Okay great thanks. And then can you give us any update on some of the initial reads on the early order programs, how they are progressing?

David Meyer

Management

Right now we're - from a seasonal standpoint pre-harvest right there, I'd say we are very early in the game and I think the biggest focus is the retail, existing inventory in on hand at this point in time.

Joe Grabowski

Analyst

Okay. And then last question, you gave guidance for second-half EPS being better than first half, but the last couple of years Q3 has been pretty solidly profitable, so I was wondering if you could give any guidance on progression of EPS Q3 versus Q4.

Mark Kalvoda

Management

Q3, especially in recent years, Q3 benefits by the harvest that goes on and more construction activity, also for international it's higher activity quarter than what you have at the end of the year. But what used to happen, you go back to be very strong retail years of equipment that really buoyed the fourth quarter, obviously we don't have that as much anymore.

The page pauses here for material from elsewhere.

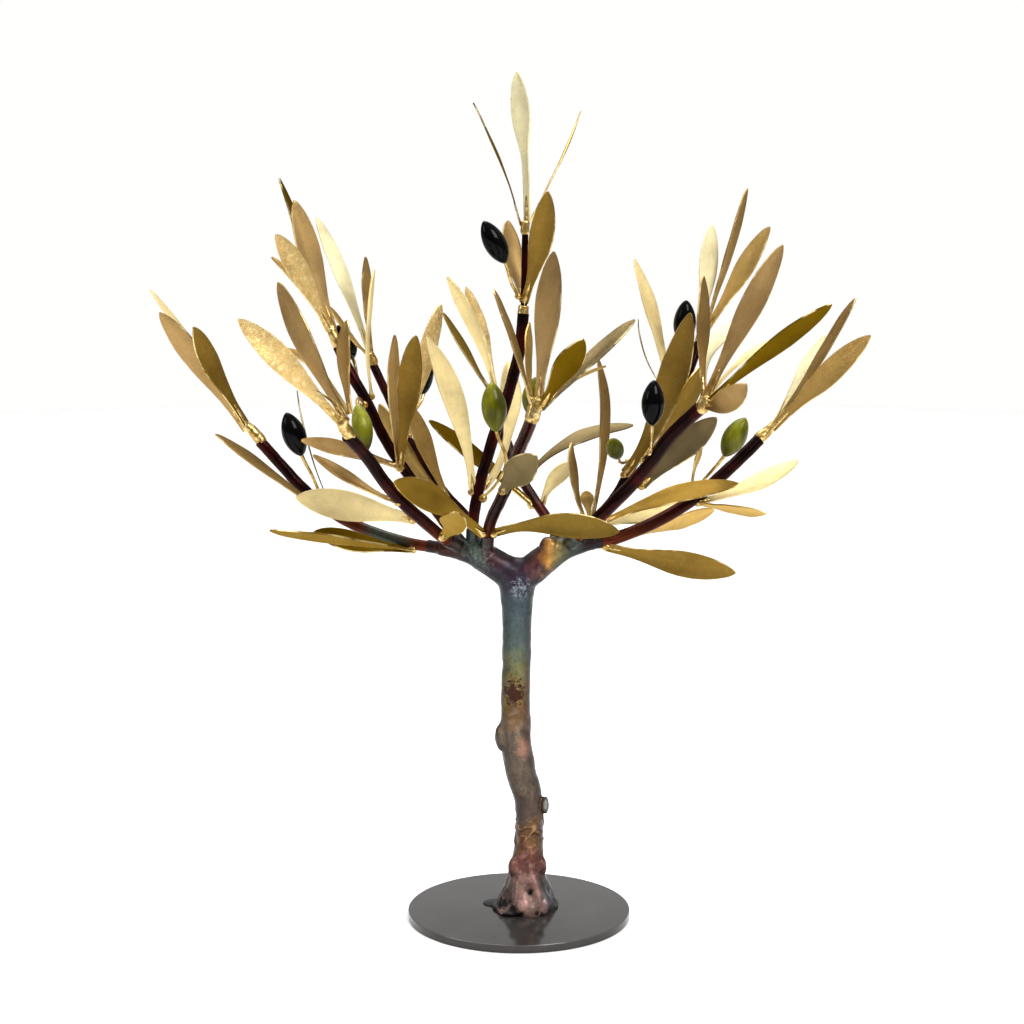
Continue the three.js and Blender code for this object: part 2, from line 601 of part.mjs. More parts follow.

So all that being said, we would definitely expect third quarter to be more profitable, so because of that mix difference where you've got the parts service and rental that’s stronger in that third quarter, so we would anticipate third quarter being better than that fourth-quarter.

Joe Grabowski

Analyst

Okay. Great, thanks for taking my questions.

Operator

Operator

That does conclude our question-and-answer session. At this time, I’ll turn the call back over to David Meyer, CEO of Titan Machinery for any additional or closing remarks.

David Meyer

Management

I want to thank everyone for your interest in Titan. I look forward to updating you on our progress on our next call. Have a good day.

Operator

Operator

And that does conclude today's conference. Thank you for your participation.